Thursday, October 27, 2011

Case of the blues

I only own one real piece of art. You're looking at it. Well, you're kind of looking at it.

The original painting, the family seated at the table, is called The Aioli Dinner by George Rodrigue. But when he added Tiffany (his corgi who passed on only to be reincarnated as the Blue Dog) to the painting, it was retitled Eat, Drink and Forget The Blues.

Despite the fact there are several of these paintings around, each one is unique. Rodrigue created a limited number of direct image transfers from the original and mounted them on masonite. Then he repainted the entire work again over them, adding nuance and variance to the colors, contrast and shadings each time. In every one, Tiffany is in a slightly different position with subtle differences in her expression.

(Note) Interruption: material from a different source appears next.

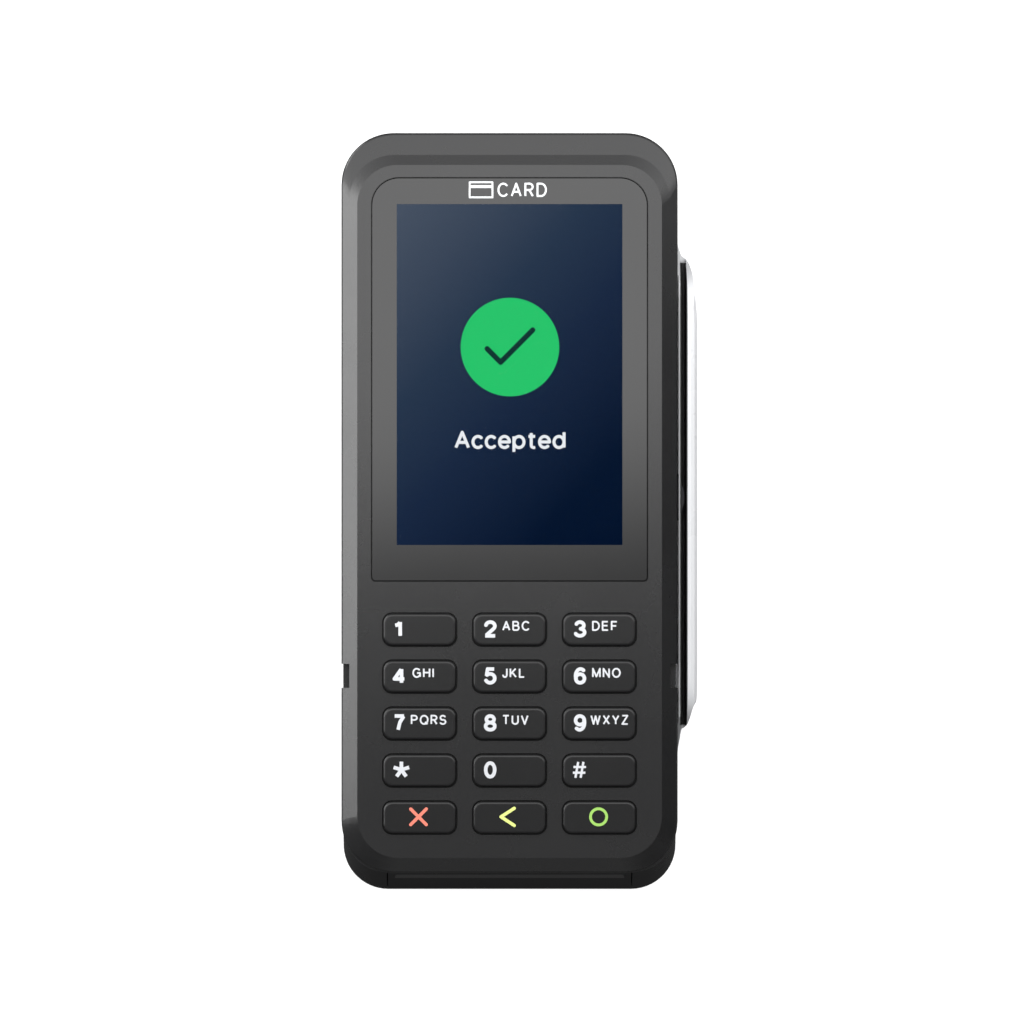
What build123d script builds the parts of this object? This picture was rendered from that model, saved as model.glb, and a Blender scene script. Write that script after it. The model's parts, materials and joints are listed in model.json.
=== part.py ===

As you can see, on the one we own she's sitting more to the right, just in front of the older blonde man looking to the left at the head of the table. And in case you were wondering, yes that is the frame the picture came in (they can't all be adman black now can they?).

This picture of the picture was taken with my iPhone 3GS. I can't believe I'm still using that relic - I need a new one if for no other reason than the 8 megapixel camera. I'm going to wait for the iPhone 5 though since it's only six months away. And I know I'd hate myself for not having the bigger screen.

But I digress.

I fell in love with the Blue Dog a year before I actually bought it. The wife and I were visiting her family (don't get me started) in Carmel. As we were strolling the quaint blocks of the seaside town, looking for Mayor Clint Eastwood and seeing if we could find a restaurant open after 9PM, we found the Blue Dog Gallery.

Among all the Blue Dog paintings on display, I couldn't stop looking at the Aioli Dinner.

We spoke with the curator of the gallery, Wendy, who wound up years later being the next Mrs. Rodrigue and the subject of many of his paintings like this one to the left. (She also has a wonderful blog called Musing's of an Artist's Wife). I asked her how much it cost, and she told me. It's probably worth noting that at this point in my life, the only things hanging on my walls were my Springsteen posters. And the Blue Dog cost way more than those.

I told her we'd think about it. So we thought about it. For a year.

When we walked in a year later, two great things happened. One was that Wendy remembered us. The other was that George Rodrigue happened to be at the gallery. Wendy introduced us and we all talked for a bit.

Then the discussion turned from art to commerce. She broke the bad news to us as gently as she could: the price of the painting had doubled in the course of a year. But because she recalled how much we'd loved it and how badly we'd wanted it, she generously offered to split the difference between the prices.

Rodrigue also happened to be in a particularly good mood, so he threw in this Blue Dog lithograph.

He put it on the counter, picked up a silver marker, and started drawing on it (I particularly like the Groucho glasses). My wife went into a panic, leaning over to me saying, "He's ruining it!" To which I replied, "Are you serious? He's just made it even more valuable. Now it's really one of a kind."

He signed it and gave it to us.

I don't know if it's still there, but at the time the Blue Dog Gallery had a layaway plan called the Kennel Club. They held onto the painting until it was paid for. No minimum payments. No time limit. I was extremely diligent about sending a check up whenever I could spare it.

I couldn't wait to see it in my home.

I waited four years to see it in my home.

But that's not the point. The point is it's here and we love it. Just like my wife, I still feel the same way about it as when I first saw it (can you say "marriage points").

One thing I particularly love is how much it's appreciated (the painting and the wife). The other thing I love is just how damn happy it makes me.

Especially when I'm the one who's blue.